- Task brief: Copy exactly, please, the lines of the data from its start through the line containing "side_margin = 25; // [24:1:36]".

- Material shown:
• • •

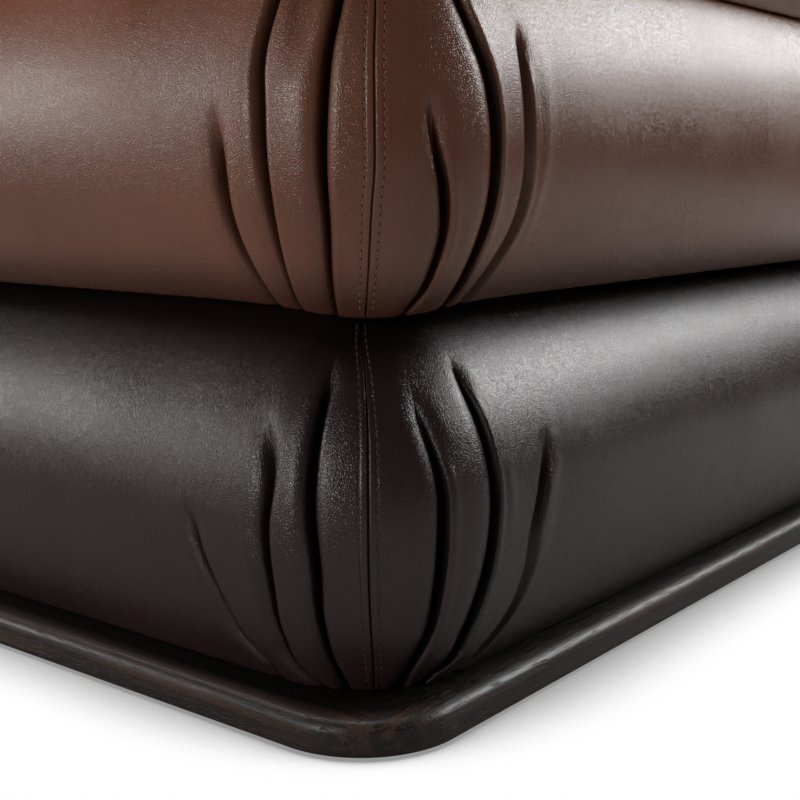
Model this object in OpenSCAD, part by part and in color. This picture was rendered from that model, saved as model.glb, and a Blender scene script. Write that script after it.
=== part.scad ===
/* [Overall plan] */
// Width of the wooden plinth, the widest piece
plinth_width = 980; // [900:5:1100]
// Depth of the plinth from front to back
plinth_depth = 940; // [880:5:1060]
// How far the plinth shows past the cushions at the front and the back
front_margin = 33; // [24:1:42]
// How far the plinth shows past the cushions at the sides
side_margin = 25; // [24:1:36]

/* [Plinth] */
// Thickness of the plinth
plinth_thickness = 20; // [18:1:26]
// Radius of the plinth's corners, seen from above
plinth_corner = 63; // [50:1:80]
// Radius of the rounded top edge
plinth_round = 8; // [4:0.5:9]
// Width of each mitred plinth rail
rail_width = 170; // [160:1:190]
// Thickness of the plywood deck inside the plinth
deck_thickness = 12; // [9:1:13]
// Width of the rabbet that carries the deck
rabbet_width = 15; // [12:1:20]
// Length of the loose tongue in each mitre
tongue_length = 70; // [50:1:80]
// Width of the loose tongue, across the mitre
tongue_width = 24; // [16:1:30]
// Thickness of the loose tongue
tongue_thickness = 6; // [4:0.5:7]
// Distance from the plinth's sharp corner to the middle of a tongue, along each edge
tongue_inset = 80; // [72:1:90]

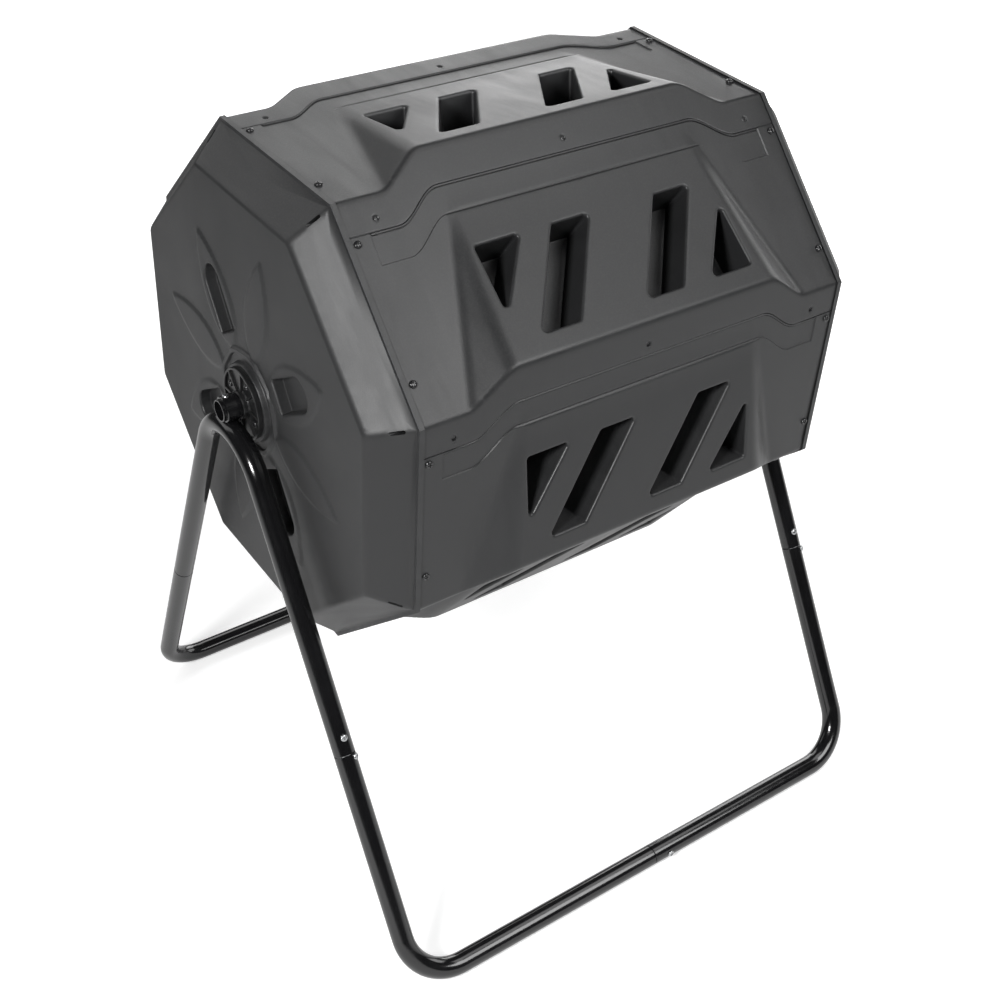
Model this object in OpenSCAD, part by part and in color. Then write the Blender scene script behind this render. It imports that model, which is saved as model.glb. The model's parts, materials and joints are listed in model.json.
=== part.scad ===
// Compost tumbler: an eight-sided drum with two chambers, turning on the axle of a tube stand.
// X runs along the axle, Y across it and Z up. The origin is on the floor under the drum's middle.
// A face has its own frame: x along the axle, y up towards the panel before it, z outwards.

/* [Drum] */
// Distance from the axle's centre line to a flat face
drum_apothem = 280; // [230:1:340]
// Length of the panels along the axle
panel_len = 560; // [460:1:680]
// Wall of the moulded plastic
wall = 3; // [2:0.5:4]
// How far an end cap's bevelled rim reaches past the panels
cap_depth = 42; // [30:1:60]
// How far that bevel steps in towards the axle
cap_inset = 36; // [20:1:50]
// Turn of the drum at rest, in degrees
drum_roll = 5; // [0:1:44]

/* [Mixing wedges] */
// Height of a wedge's crest above its face
crest_h = 25; // [15:1:30]
// Distance from the upper seam to the foot of a wedge
foot_lap = 38; // [30:1:50]
// Half width of a wedge at its foot
foot_half = 160; // [140:1:170]
// Half width of a wedge at its crest
crest_half = 174; // [171:1:185]
// Distance from a panel's end to where a wedge's side runs out
wedge_margin = 58; // [50:1:70]
// Depth of the pockets in a wedge
pocket_depth = 45; // [20:1:60]
// Width of a slanted pocket
slot_w = 48; // [30:1:52]
// How far the lower end of a slanted pocket is shifted
slot_lean = 69.5; // [40:0.5:72]
// Distance from the middle to the upper end of a slanted pocket
slot_x = 33; // [30:1:36]
// Width of a three-sided pocket
tri_w = 55; // [40:1:58]
// Height of a three-sided pocket
tri_h = 71.5; // [50:0.5:80]
// Distance from the middle to the upright side of a three-sided pocket
tri_x = 153; // [150:1:155]

/* [Panel seams] */
// Overlap of a flange at the panel's ends
lap_end = 35.5; // [30:0.5:40]
// Overlap of a flange at its middle
lap_mid = 5.5; // [5:0.5:12]
// Depth of the rebate at the panel's ends
rebate_end = 70; // [60:1:80]
// Gap along a flange's edge
seam_gap = 1; // [0.5:0.25:2]
// Width of the doubled strip at a panel's ends
strip_w = 20; // [16:1:26]

/* [Doors] */
// Travel clearance around a door
door_gap = 0.5; // [0.3:0.1:0.8]
// Thickness of a door
door_t = 3; // [2:0.5:4]
// How far a door laps over the edge of its opening
door_lap = 8; // [6:1:12]
// Width of the lip that holds a door down
rail_lip = 5; // [4:1:7]
// Height of the grip on a door
grip_h = 14; // [8:1:18]

/* [Hub] */
// Radius of a hub's flange
hub_r = 42; // [36:1:44]
// Wall of a hub's sleeve
hub_wall = 3.3; // [2.5:0.1:5]
// Running clearance between hub and axle, on the radius
run_gap = 0.08; // [0.05:0.01:0.1]
// Outer radius of the raised ring round the hub
ring_r = 62; // [58:1:66]

/* [Stand] */
// Height of the axle above the floor
axle_h = 622; // [560:1:740]
// Outside diameter of the axle tube
axle_d = 25.4; // [21:0.1:31]
// Outside diameter of the stand's tubes
tube_d = 25.4; // [20:0.1:32]
// Wall of every tube
tube_wall = 1.5; // [1.2:0.1:2]
// Height at which the legs' centre lines would meet
meet_h = 677; // [672:1:740]
// Distance from the middle to a floor bar's centre line
bar_y = 348; // [300:1:420]
// Bend radius at the floor corners
corner_bend = 62; // [50:1:90]
// Distance from an end cap's face to a leg's centre line, at the top
leg_gap = 29; // [27:1:40]
// How far a leg leans in towards the floor
leg_lean = 5.5; // [0:0.5:10]
// Distance along a leg from the meeting point to the joint
leg_joint = 456; // [400:1:480]
// Place of the joint in a floor bar
bar_joint = 5; // [0:1:20]

/* [Hidden] */
$fn = 48;
sides = 8;
step = 360 / sides;
half_len = panel_len / 2;
top = drum_apothem * tan(step / 2);
foot_y = top - foot_lap;
crest_y = crest_h - top;
wedge_end_half = half_len - wedge_margin;
curve_steps = 8;
curve_w = 56;
curve_out = half_len - 60;
curve_in = curve_out - curve_w;
rebate_half = half_len - 26;
strip_y = top - 4;
tongue_half = 150;
tongue_up = 22;
eps = 0.5;

// Screws: shank, head and the holes they sit in.
shank_r = 2;
head_r = 4.2;
head_h = 2.6;
head_top = 0.6;
recess_slot = 0.9;
hole_r = shank_r + 0.1;
leg_screw_len = 2 * tube_wall + 2;
cap_screw_len = 3 * wall + 1;
seam_screw_len = 2 * wall + 3;
divider_screw_len = 2 * wall + 8;
cap_screw_x = half_len - 10;
cap_screw_y = top - 44;
seam_screw_x = half_len - 39;
seam_screw_drop = 23;
seam_screw_rise = 8;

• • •

- Right answer:
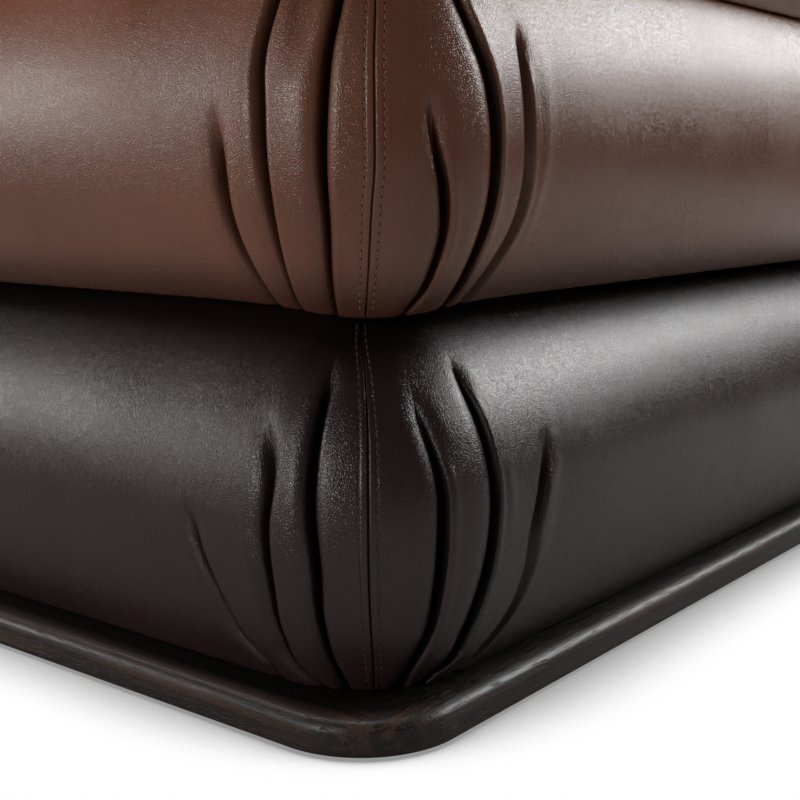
Model this object in OpenSCAD, part by part and in color. This picture was rendered from that model, saved as model.glb, and a Blender scene script. Write that script after it.
=== part.scad ===
/* [Overall plan] */
// Width of the wooden plinth, the widest piece
plinth_width = 980; // [900:5:1100]
// Depth of the plinth from front to back
plinth_depth = 940; // [880:5:1060]
// How far the plinth shows past the cushions at the front and the back
front_margin = 33; // [24:1:42]
// How far the plinth shows past the cushions at the sides
side_margin = 25; // [24:1:36]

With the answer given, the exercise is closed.